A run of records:

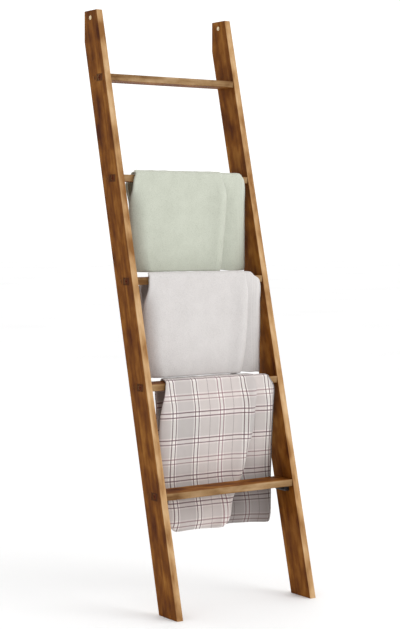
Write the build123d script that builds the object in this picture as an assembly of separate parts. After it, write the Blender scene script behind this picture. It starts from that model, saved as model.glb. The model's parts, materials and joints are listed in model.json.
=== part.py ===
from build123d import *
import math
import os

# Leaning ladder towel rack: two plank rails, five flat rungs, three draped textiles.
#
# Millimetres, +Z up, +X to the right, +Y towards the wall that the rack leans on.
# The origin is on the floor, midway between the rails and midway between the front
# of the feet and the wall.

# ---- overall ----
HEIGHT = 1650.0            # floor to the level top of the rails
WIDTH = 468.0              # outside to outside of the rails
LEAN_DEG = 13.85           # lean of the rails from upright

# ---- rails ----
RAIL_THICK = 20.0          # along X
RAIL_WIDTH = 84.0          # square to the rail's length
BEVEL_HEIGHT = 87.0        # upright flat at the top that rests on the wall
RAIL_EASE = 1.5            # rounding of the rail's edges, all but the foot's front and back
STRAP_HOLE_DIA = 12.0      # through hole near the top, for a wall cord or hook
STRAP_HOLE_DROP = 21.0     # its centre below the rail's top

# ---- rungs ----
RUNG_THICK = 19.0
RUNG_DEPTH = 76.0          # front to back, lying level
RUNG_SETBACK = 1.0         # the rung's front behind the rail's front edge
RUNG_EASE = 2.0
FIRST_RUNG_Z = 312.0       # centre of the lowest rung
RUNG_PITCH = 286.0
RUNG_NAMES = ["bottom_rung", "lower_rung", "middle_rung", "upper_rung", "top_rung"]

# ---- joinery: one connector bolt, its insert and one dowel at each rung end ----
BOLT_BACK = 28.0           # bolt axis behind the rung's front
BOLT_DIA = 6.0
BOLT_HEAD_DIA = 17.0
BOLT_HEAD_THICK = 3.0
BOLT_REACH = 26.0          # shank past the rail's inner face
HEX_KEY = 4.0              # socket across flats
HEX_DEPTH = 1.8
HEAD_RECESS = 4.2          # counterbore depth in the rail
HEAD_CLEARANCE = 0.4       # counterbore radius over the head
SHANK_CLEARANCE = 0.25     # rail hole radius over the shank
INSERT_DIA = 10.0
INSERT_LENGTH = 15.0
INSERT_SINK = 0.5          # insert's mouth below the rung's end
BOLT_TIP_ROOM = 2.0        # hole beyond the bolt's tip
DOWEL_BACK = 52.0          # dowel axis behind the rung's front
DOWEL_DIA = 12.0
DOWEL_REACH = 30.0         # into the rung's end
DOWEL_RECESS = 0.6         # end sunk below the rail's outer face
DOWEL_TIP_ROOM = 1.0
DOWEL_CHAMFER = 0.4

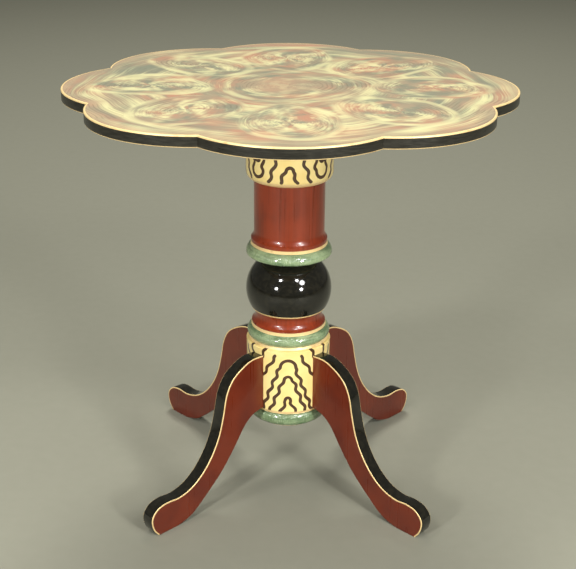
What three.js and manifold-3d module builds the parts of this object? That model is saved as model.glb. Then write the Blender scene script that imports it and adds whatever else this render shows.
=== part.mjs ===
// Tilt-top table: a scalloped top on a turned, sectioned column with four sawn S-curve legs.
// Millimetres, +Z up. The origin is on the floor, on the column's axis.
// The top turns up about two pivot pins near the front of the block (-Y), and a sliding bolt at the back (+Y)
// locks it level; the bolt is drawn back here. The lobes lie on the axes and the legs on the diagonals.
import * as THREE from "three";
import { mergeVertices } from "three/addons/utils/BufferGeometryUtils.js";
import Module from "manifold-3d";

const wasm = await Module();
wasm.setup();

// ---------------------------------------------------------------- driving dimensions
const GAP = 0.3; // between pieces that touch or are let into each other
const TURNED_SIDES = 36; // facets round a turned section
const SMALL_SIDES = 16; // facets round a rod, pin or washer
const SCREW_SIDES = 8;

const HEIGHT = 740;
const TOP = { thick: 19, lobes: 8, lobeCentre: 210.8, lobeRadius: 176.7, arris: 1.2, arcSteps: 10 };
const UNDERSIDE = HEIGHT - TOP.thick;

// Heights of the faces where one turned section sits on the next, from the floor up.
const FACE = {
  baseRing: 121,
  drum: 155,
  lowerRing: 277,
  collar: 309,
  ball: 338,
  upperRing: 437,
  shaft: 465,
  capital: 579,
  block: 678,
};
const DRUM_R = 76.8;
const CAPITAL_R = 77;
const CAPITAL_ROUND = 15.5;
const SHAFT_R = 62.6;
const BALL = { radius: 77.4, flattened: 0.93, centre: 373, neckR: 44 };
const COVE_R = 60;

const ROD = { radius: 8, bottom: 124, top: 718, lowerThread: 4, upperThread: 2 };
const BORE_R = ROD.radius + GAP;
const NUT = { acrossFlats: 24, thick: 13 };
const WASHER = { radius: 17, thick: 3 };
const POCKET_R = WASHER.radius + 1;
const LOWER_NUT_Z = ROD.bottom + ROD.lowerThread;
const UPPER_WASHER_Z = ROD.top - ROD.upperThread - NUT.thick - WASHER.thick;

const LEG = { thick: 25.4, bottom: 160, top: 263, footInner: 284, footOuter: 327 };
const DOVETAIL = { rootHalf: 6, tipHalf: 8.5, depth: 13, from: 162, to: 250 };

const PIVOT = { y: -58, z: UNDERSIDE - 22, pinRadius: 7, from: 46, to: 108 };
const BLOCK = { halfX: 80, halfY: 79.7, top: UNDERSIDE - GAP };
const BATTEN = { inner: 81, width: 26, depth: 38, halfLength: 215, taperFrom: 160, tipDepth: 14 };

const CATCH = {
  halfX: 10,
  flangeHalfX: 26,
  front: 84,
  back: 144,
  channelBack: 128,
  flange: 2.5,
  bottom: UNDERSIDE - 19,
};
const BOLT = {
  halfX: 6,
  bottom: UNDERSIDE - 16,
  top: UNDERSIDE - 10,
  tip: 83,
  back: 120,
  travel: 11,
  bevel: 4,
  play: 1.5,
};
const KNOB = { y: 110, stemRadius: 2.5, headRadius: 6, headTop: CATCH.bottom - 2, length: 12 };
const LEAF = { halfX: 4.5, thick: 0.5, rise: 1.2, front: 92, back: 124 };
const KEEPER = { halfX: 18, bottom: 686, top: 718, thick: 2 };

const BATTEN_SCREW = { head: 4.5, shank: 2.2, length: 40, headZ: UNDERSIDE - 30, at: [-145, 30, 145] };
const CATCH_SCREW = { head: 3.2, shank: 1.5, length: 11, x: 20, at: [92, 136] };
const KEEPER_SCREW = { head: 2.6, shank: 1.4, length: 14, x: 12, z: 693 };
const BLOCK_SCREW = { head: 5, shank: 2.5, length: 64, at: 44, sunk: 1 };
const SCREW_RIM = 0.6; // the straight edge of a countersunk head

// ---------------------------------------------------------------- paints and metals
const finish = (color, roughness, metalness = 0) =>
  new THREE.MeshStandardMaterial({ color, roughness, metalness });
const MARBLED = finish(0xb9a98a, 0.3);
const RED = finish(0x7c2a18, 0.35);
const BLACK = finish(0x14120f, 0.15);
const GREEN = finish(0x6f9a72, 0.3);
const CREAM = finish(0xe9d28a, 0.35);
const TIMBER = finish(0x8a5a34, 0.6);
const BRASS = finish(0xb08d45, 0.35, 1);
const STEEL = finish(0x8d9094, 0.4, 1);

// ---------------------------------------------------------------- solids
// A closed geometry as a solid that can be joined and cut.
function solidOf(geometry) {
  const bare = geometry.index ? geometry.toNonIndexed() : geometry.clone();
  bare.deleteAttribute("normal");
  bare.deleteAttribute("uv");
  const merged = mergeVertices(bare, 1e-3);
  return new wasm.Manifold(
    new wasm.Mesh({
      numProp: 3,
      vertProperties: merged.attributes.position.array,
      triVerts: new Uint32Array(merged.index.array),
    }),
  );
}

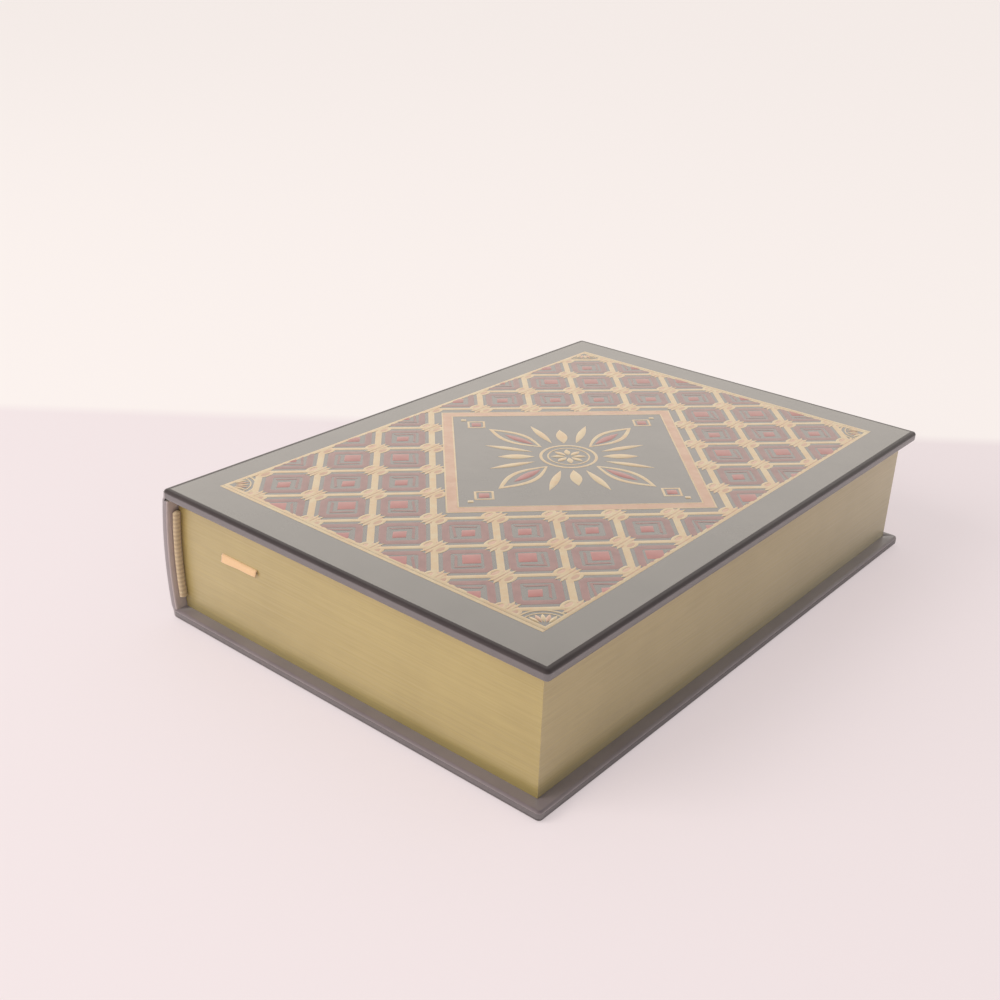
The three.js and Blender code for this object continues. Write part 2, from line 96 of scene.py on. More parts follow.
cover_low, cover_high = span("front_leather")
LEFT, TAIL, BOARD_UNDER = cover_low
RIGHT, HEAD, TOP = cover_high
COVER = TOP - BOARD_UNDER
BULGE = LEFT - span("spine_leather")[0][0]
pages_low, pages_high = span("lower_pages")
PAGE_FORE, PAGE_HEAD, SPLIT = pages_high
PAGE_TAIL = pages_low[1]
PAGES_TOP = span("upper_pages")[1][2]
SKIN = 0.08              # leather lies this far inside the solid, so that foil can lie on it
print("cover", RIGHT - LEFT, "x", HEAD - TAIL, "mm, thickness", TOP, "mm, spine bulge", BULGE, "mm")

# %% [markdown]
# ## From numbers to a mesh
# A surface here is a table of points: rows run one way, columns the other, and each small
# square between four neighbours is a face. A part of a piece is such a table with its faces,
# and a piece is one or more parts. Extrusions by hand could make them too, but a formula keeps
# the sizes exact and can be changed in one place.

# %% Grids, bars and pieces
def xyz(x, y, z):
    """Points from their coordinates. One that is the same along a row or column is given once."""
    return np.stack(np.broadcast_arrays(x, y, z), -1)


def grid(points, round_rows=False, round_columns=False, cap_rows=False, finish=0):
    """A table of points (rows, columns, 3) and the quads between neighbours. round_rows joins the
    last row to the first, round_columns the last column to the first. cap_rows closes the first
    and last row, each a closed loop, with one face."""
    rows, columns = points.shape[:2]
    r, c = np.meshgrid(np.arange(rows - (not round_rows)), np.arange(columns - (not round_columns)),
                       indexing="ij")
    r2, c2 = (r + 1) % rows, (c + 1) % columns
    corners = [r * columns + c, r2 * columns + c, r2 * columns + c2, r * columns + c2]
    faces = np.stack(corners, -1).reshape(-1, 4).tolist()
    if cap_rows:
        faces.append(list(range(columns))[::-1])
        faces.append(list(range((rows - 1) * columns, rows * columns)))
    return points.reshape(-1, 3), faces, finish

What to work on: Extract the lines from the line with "What three.js and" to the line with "import Module from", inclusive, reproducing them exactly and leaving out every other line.

Solution to the exercise:
What three.js and manifold-3d module builds the parts of this object? That model is saved as model.glb. Then write the Blender scene script that imports it and adds whatever else this render shows.
=== part.mjs ===
// Tilt-top table: a scalloped top on a turned, sectioned column with four sawn S-curve legs.
// Millimetres, +Z up. The origin is on the floor, on the column's axis.
// The top turns up about two pivot pins near the front of the block (-Y), and a sliding bolt at the back (+Y)
// locks it level; the bolt is drawn back here. The lobes lie on the axes and the legs on the diagonals.
import * as THREE from "three";
import { mergeVertices } from "three/addons/utils/BufferGeometryUtils.js";
import Module from "manifold-3d";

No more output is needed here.